# [Written problem]
Copy out each line of the material below with no changes.

# [Dataset excerpts]
************

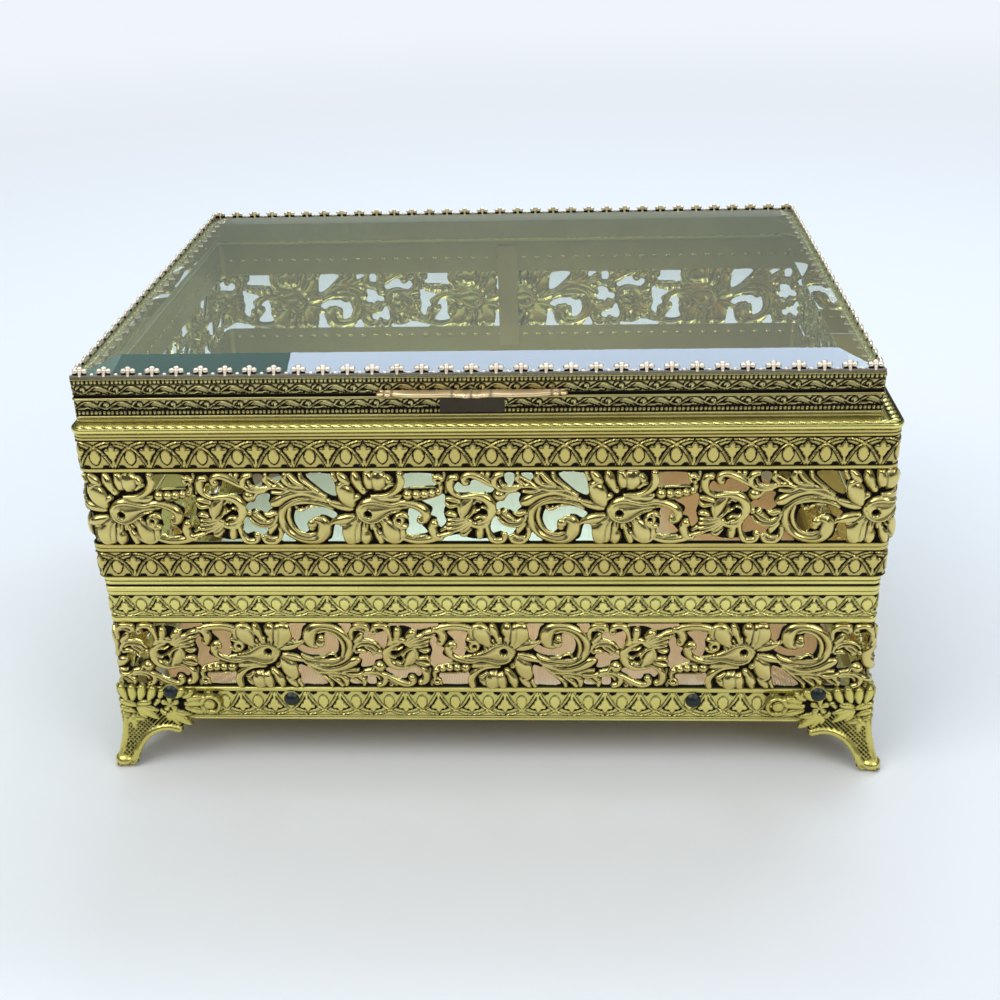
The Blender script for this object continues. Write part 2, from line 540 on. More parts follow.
PLUME = (
    Stroke(((-25.2, 11.8), (-24.0, 12.4), (-22.0, 13.7), (-19.4, 14.7), (-16.4, 15.0), (-13.0, 14.0),
            (-10.2, 12.6)),
           (0.6, 1.15, 1.0, 0.8, 0.7, 0.6, 0.4), 0.6, 0.75, 1),
    Stroke(((-25.2, 16.7), (-23.3, 17.0), (-21.0, 16.3), (-18.0, 15.9), (-14.0, 15.7), (-11.0, 14.0)),
           (0.45, 0.7, 0.5, 0.5, 0.5, 0.4), 0.5, 0.65),
    Stroke(((-24.9, 15.3), (-22.6, 15.2), (-20.4, 15.8)), (0.4, 0.55, 0.4), 0.5, 0.6),
    Stroke(((-21.3, 20.3), (-21.3, 18.7), (-20.0, 17.3), (-17.5, 16.8), (-15.0, 16.2)),
           (0.45, 0.8, 0.6, 0.5, 0.35), 0.5, 0.65, 1),
    Stroke(((-20.1, 20.3), (-18.7, 18.5), (-16.7, 17.2)), (0.5, 0.7, 0.4), 0.6, 0.6),
    Stroke(((-17.2, 20.4), (-16.8, 19.0), (-15.0, 17.3), (-12.7, 15.5)), (0.45, 0.55, 0.45, 0.4), 0.5, 0.6),
    Stroke(((-10.8, 12.5), (-13.2, 13.2), (-16.0, 13.5), (-19.0, 13.0), (-21.7, 11.4), (-23.0, 9.1),
            (-23.2, 6.9), (-22.4, 4.7), (-20.9, 2.8), (-18.6, 1.5), (-16.0, 1.0), (-13.8, 1.4),
            (-12.5, 2.8), (-12.0, 4.6), (-12.5, 6.4), (-13.8, 7.1)),
           (0.35, 0.5, 0.6, 0.7, 0.8, 0.85, 0.85, 0.85, 0.85, 0.85, 0.95, 1.15, 1.4, 1.5, 1.3, 1.0),
           0.55, 0.8, 2),
    knob(-15.1, 6.2, 1.2, 0.9, 0.75),
    knob(-15.3, 4.9, 0.9, 0.6, 0.6),
    Stroke(((-20.8, 10.6), (-21.3, 8.0), (-20.6, 5.3), (-18.8, 3.3), (-16.4, 2.5), (-14.6, 3.0)),
           (0.4, 0.5, 0.5, 0.5, 0.45, 0.4), 0.3, 0.5, 1),
    Stroke(((-21.4, 11.0), (-19.0, 12.0), (-16.0, 12.3), (-12.2, 11.9)), (0.4, 0.5, 0.5, 0.4), 0.35, 0.5, 1),
    Stroke(((-19.0, 10.8), (-18.2, 9.9), (-16.9, 10.2), (-15.6, 11.0), (-13.0, 11.1)),
           (0.3, 0.35, 0.3, 0.3, 0.25), 0.4, 0.4),
    Stroke(((-12.8, 12.0), (-10.6, 11.2), (-9.5, 10.3)), (0.5, 0.6, 0.4), 0.4, 0.5),
    Stroke(((-11.0, 5.2), (-10.1, 5.9), (-9.2, 7.0)), (0.4, 0.5, 0.4), 0.2, 0.35),
)

# Openings between the forms, as rings of points
WINDOWS = (
    ((10, 20.2), (17.7, 20.2), (17.5, 18.9), (18.4, 17), (15.3, 16.6), (10.3, 15.9), (9.7, 17.3)),
    ((14.1, 12.8), (19.8, 14.5), (20.4, 11.7), (19.8, 8.9), (20.4, 6.1), (18.7, 4.5), (17.9, 7.3),
     (16.4, 8.2), (16.9, 10.4)),
    ((11.2, 10.7), (13.4, 9.7), (14.6, 8.1), (12.7, 7.2), (13.6, 5.6), (15.3, 2.9), (10.3, 2.4), (9.6, 3.4),
     (10.5, 5.4), (10.3, 8.2)),
    ((18.1, 0.9), (20.6, 1.8), (23.4, 2.4), (25.6, 1.6), (28.1, 1), (31.6, 1.2), (31.9, 0.2), (17.5, 0.2)),
    ((-9.2, 5.4), (-7.5, 5.2), (-7.2, 2.9), (-6.8, 1), (-6.6, 0.2), (-12.1, 0.2), (-10.3, 1.5)),
    ((-15.8, 20.2), (-9.1, 20.2), (-8.4, 17.9), (-8.1, 14.1), (-9.8, 14.2), (-12.2, 15.9)),
    ((-18.8, 10.3), (-14.7, 10.7), (-11, 10.4), (-8.3, 8.6), (-9.7, 7.2), (-11.3, 8.1), (-13.1, 8.2),
     (-15, 7.4), (-16.3, 6), (-16.3, 3.7), (-17.8, 3.2), (-19.4, 4.8), (-20, 7.3)),
    ((36.9, 14.2), (40.0, 14.6), (39.6, 12.3), (40.5, 10.7), (38.4, 9.2), (36.0, 10.2), (34.0, 9.8),
     (33.9, 11.8), (35.8, 12.4)),
    ((32.6, 7.0), (33.4, 8.2), (34.6, 6.6), (36.4, 5.2), (38.6, 4.8), (38.2, 3.2), (36.6, 2.2), (35.9, 3.5),
     (34.4, 3.2), (32.6, 2.8), (32.0, 4.4)),
    ((42.0, 0.2), (43.0, 3.2), (44.8, 1.4), (45.8, 0.2)),
    ((36.2, 20.2), (38.5, 20.2), (38.5, 18.0), (37.9, 17.0), (36.3, 17.6)),
    ((40.3, 20.2), (43.2, 20.2), (43.4, 18.6), (42.0, 18.3)),
    ((22.9, 16.4), (24.0, 17.8), (25.3, 16.7), (26.9, 16.9), (27.6, 18.3), (29.4, 18.2), (31.4, 17.0),
     (33.2, 15.8), (32.4, 14.6), (30.4, 14.9), (27.4, 14.9), (25.2, 14.6), (23.6, 15.0)),
    ((20.6, 20.3), (21.0, 20.3), (21.1, 19.6), (20.6, 19.6)),
)

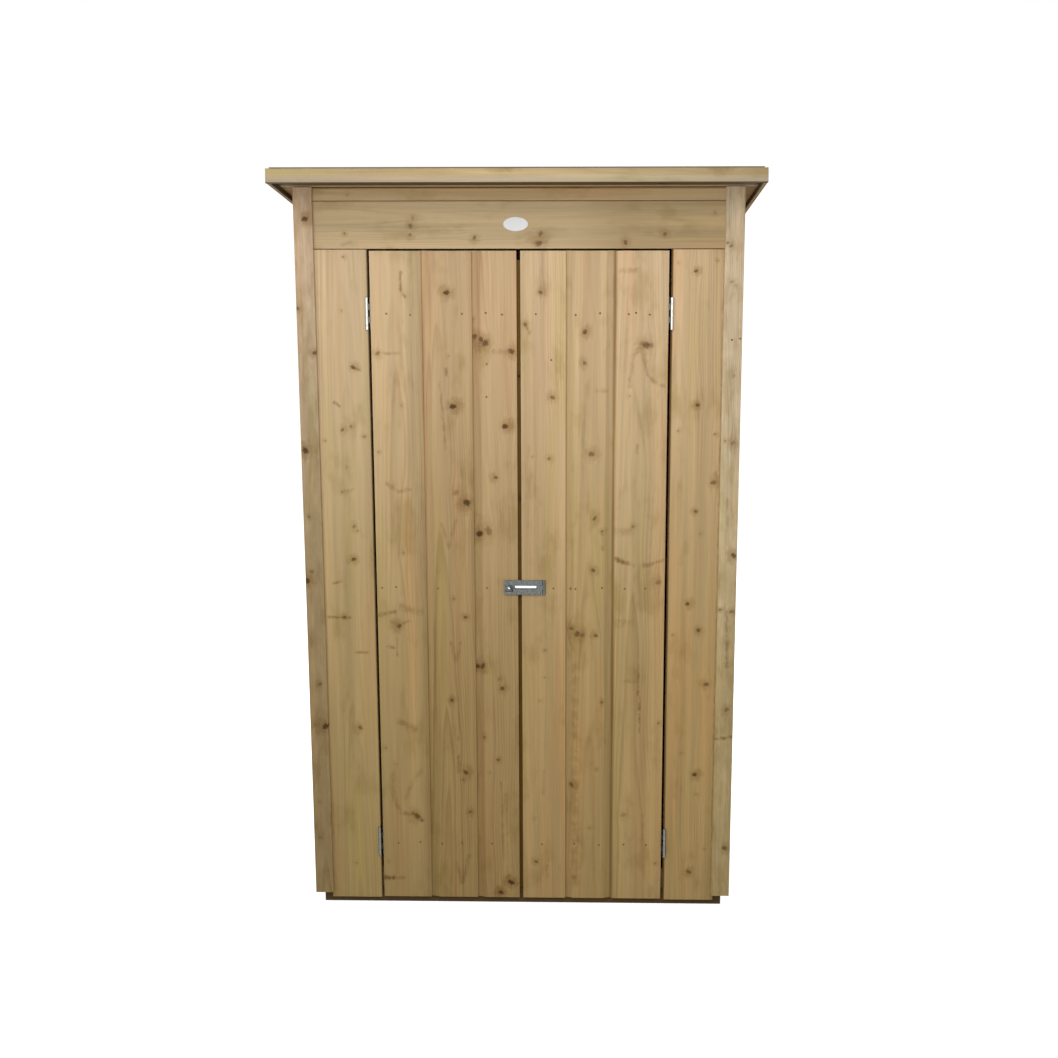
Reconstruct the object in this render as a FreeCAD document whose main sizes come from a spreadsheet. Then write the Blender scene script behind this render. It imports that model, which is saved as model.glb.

************

# [Result for this task]
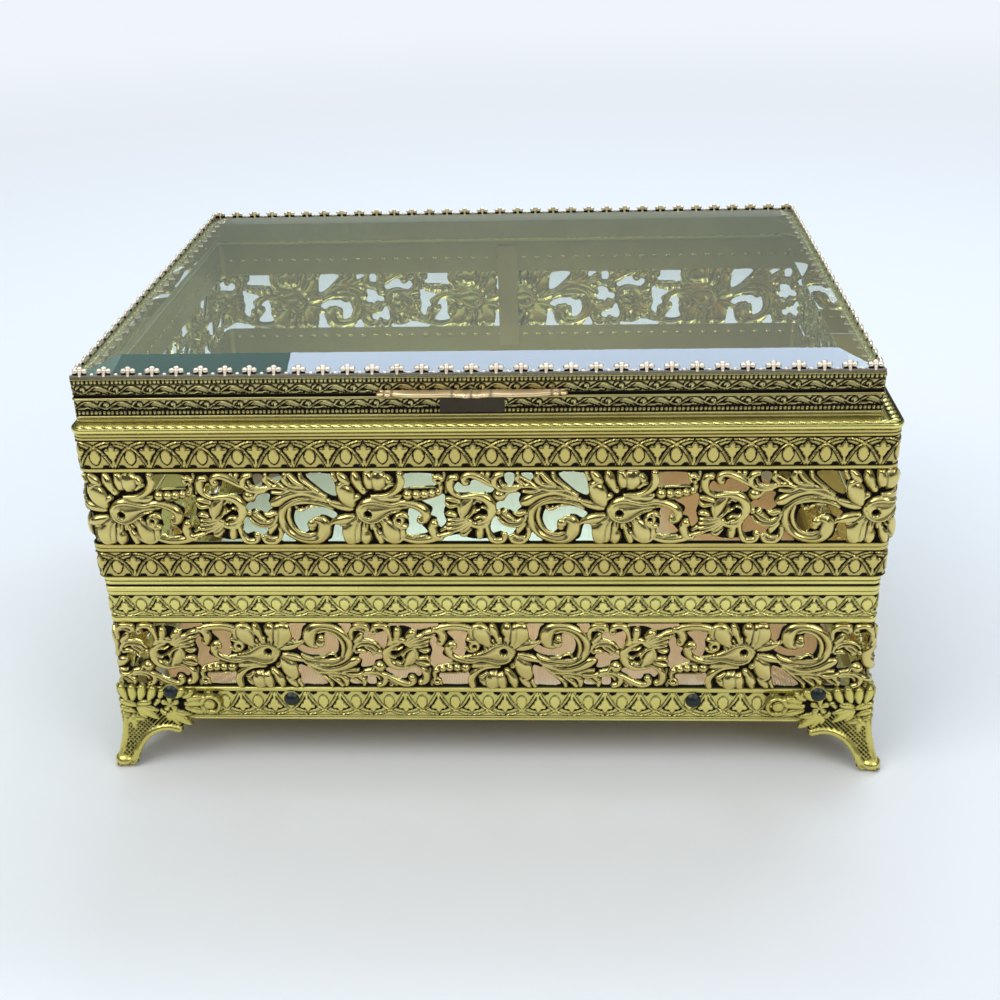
The Blender script for this object continues. Write part 2, from line 540 on. More parts follow.
PLUME = (
    Stroke(((-25.2, 11.8), (-24.0, 12.4), (-22.0, 13.7), (-19.4, 14.7), (-16.4, 15.0), (-13.0, 14.0),
            (-10.2, 12.6)),
           (0.6, 1.15, 1.0, 0.8, 0.7, 0.6, 0.4), 0.6, 0.75, 1),
    Stroke(((-25.2, 16.7), (-23.3, 17.0), (-21.0, 16.3), (-18.0, 15.9), (-14.0, 15.7), (-11.0, 14.0)),
           (0.45, 0.7, 0.5, 0.5, 0.5, 0.4), 0.5, 0.65),
    Stroke(((-24.9, 15.3), (-22.6, 15.2), (-20.4, 15.8)), (0.4, 0.55, 0.4), 0.5, 0.6),
    Stroke(((-21.3, 20.3), (-21.3, 18.7), (-20.0, 17.3), (-17.5, 16.8), (-15.0, 16.2)),
           (0.45, 0.8, 0.6, 0.5, 0.35), 0.5, 0.65, 1),
    Stroke(((-20.1, 20.3), (-18.7, 18.5), (-16.7, 17.2)), (0.5, 0.7, 0.4), 0.6, 0.6),
    Stroke(((-17.2, 20.4), (-16.8, 19.0), (-15.0, 17.3), (-12.7, 15.5)), (0.45, 0.55, 0.45, 0.4), 0.5, 0.6),
    Stroke(((-10.8, 12.5), (-13.2, 13.2), (-16.0, 13.5), (-19.0, 13.0), (-21.7, 11.4), (-23.0, 9.1),
            (-23.2, 6.9), (-22.4, 4.7), (-20.9, 2.8), (-18.6, 1.5), (-16.0, 1.0), (-13.8, 1.4),
            (-12.5, 2.8), (-12.0, 4.6), (-12.5, 6.4), (-13.8, 7.1)),
           (0.35, 0.5, 0.6, 0.7, 0.8, 0.85, 0.85, 0.85, 0.85, 0.85, 0.95, 1.15, 1.4, 1.5, 1.3, 1.0),
           0.55, 0.8, 2),
    knob(-15.1, 6.2, 1.2, 0.9, 0.75),
    knob(-15.3, 4.9, 0.9, 0.6, 0.6),
    Stroke(((-20.8, 10.6), (-21.3, 8.0), (-20.6, 5.3), (-18.8, 3.3), (-16.4, 2.5), (-14.6, 3.0)),
           (0.4, 0.5, 0.5, 0.5, 0.45, 0.4), 0.3, 0.5, 1),
    Stroke(((-21.4, 11.0), (-19.0, 12.0), (-16.0, 12.3), (-12.2, 11.9)), (0.4, 0.5, 0.5, 0.4), 0.35, 0.5, 1),
    Stroke(((-19.0, 10.8), (-18.2, 9.9), (-16.9, 10.2), (-15.6, 11.0), (-13.0, 11.1)),
           (0.3, 0.35, 0.3, 0.3, 0.25), 0.4, 0.4),
    Stroke(((-12.8, 12.0), (-10.6, 11.2), (-9.5, 10.3)), (0.5, 0.6, 0.4), 0.4, 0.5),
    Stroke(((-11.0, 5.2), (-10.1, 5.9), (-9.2, 7.0)), (0.4, 0.5, 0.4), 0.2, 0.35),
)

# Openings between the forms, as rings of points
WINDOWS = (
    ((10, 20.2), (17.7, 20.2), (17.5, 18.9), (18.4, 17), (15.3, 16.6), (10.3, 15.9), (9.7, 17.3)),
    ((14.1, 12.8), (19.8, 14.5), (20.4, 11.7), (19.8, 8.9), (20.4, 6.1), (18.7, 4.5), (17.9, 7.3),
     (16.4, 8.2), (16.9, 10.4)),
    ((11.2, 10.7), (13.4, 9.7), (14.6, 8.1), (12.7, 7.2), (13.6, 5.6), (15.3, 2.9), (10.3, 2.4), (9.6, 3.4),
     (10.5, 5.4), (10.3, 8.2)),
    ((18.1, 0.9), (20.6, 1.8), (23.4, 2.4), (25.6, 1.6), (28.1, 1), (31.6, 1.2), (31.9, 0.2), (17.5, 0.2)),
    ((-9.2, 5.4), (-7.5, 5.2), (-7.2, 2.9), (-6.8, 1), (-6.6, 0.2), (-12.1, 0.2), (-10.3, 1.5)),
    ((-15.8, 20.2), (-9.1, 20.2), (-8.4, 17.9), (-8.1, 14.1), (-9.8, 14.2), (-12.2, 15.9)),
    ((-18.8, 10.3), (-14.7, 10.7), (-11, 10.4), (-8.3, 8.6), (-9.7, 7.2), (-11.3, 8.1), (-13.1, 8.2),
     (-15, 7.4), (-16.3, 6), (-16.3, 3.7), (-17.8, 3.2), (-19.4, 4.8), (-20, 7.3)),
    ((36.9, 14.2), (40.0, 14.6), (39.6, 12.3), (40.5, 10.7), (38.4, 9.2), (36.0, 10.2), (34.0, 9.8),
     (33.9, 11.8), (35.8, 12.4)),
    ((32.6, 7.0), (33.4, 8.2), (34.6, 6.6), (36.4, 5.2), (38.6, 4.8), (38.2, 3.2), (36.6, 2.2), (35.9, 3.5),
     (34.4, 3.2), (32.6, 2.8), (32.0, 4.4)),
    ((42.0, 0.2), (43.0, 3.2), (44.8, 1.4), (45.8, 0.2)),
    ((36.2, 20.2), (38.5, 20.2), (38.5, 18.0), (37.9, 17.0), (36.3, 17.6)),
    ((40.3, 20.2), (43.2, 20.2), (43.4, 18.6), (42.0, 18.3)),
    ((22.9, 16.4), (24.0, 17.8), (25.3, 16.7), (26.9, 16.9), (27.6, 18.3), (29.4, 18.2), (31.4, 17.0),
     (33.2, 15.8), (32.4, 14.6), (30.4, 14.9), (27.4, 14.9), (25.2, 14.6), (23.6, 15.0)),
    ((20.6, 20.3), (21.0, 20.3), (21.1, 19.6), (20.6, 19.6)),
)

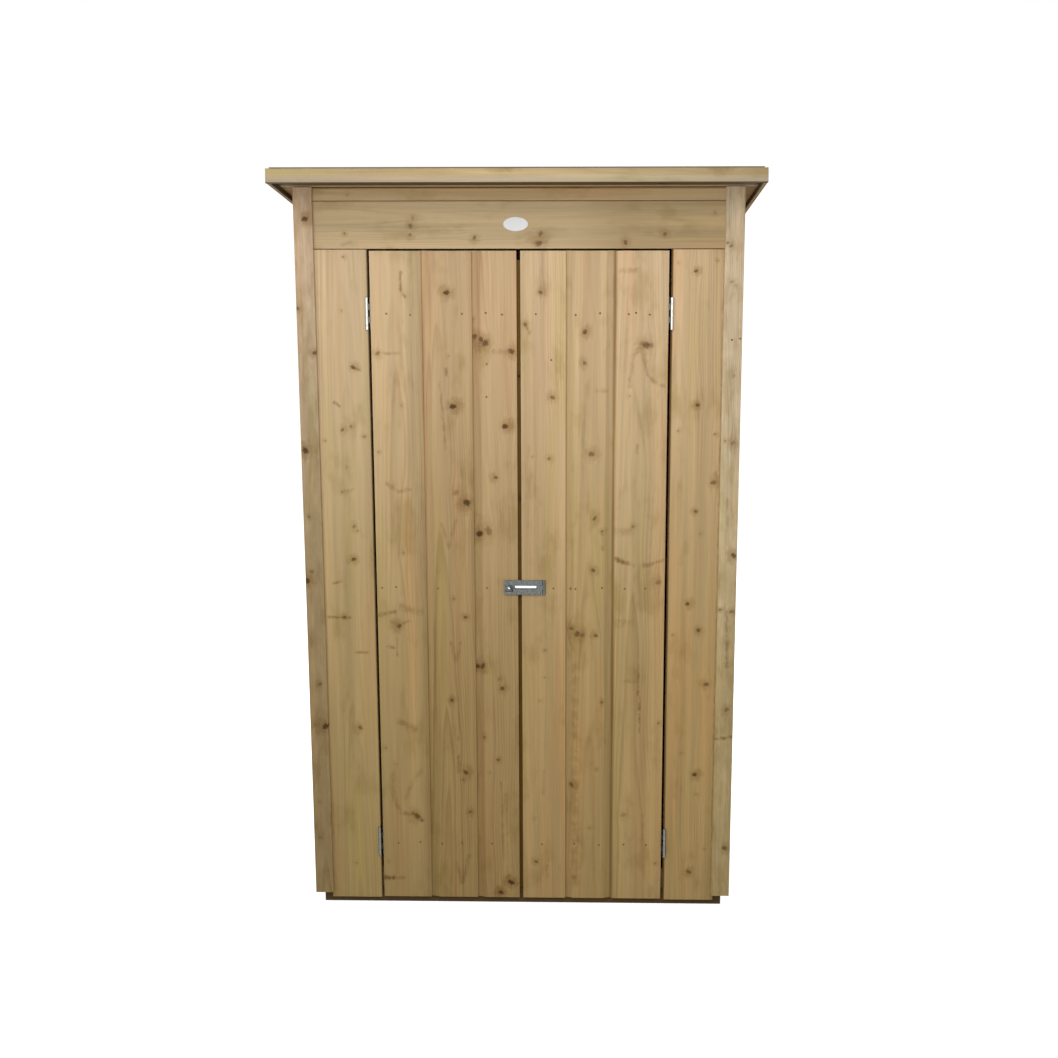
Reconstruct the object in this render as a FreeCAD document whose main sizes come from a spreadsheet. Then write the Blender scene script behind this render. It imports that model, which is saved as model.glb.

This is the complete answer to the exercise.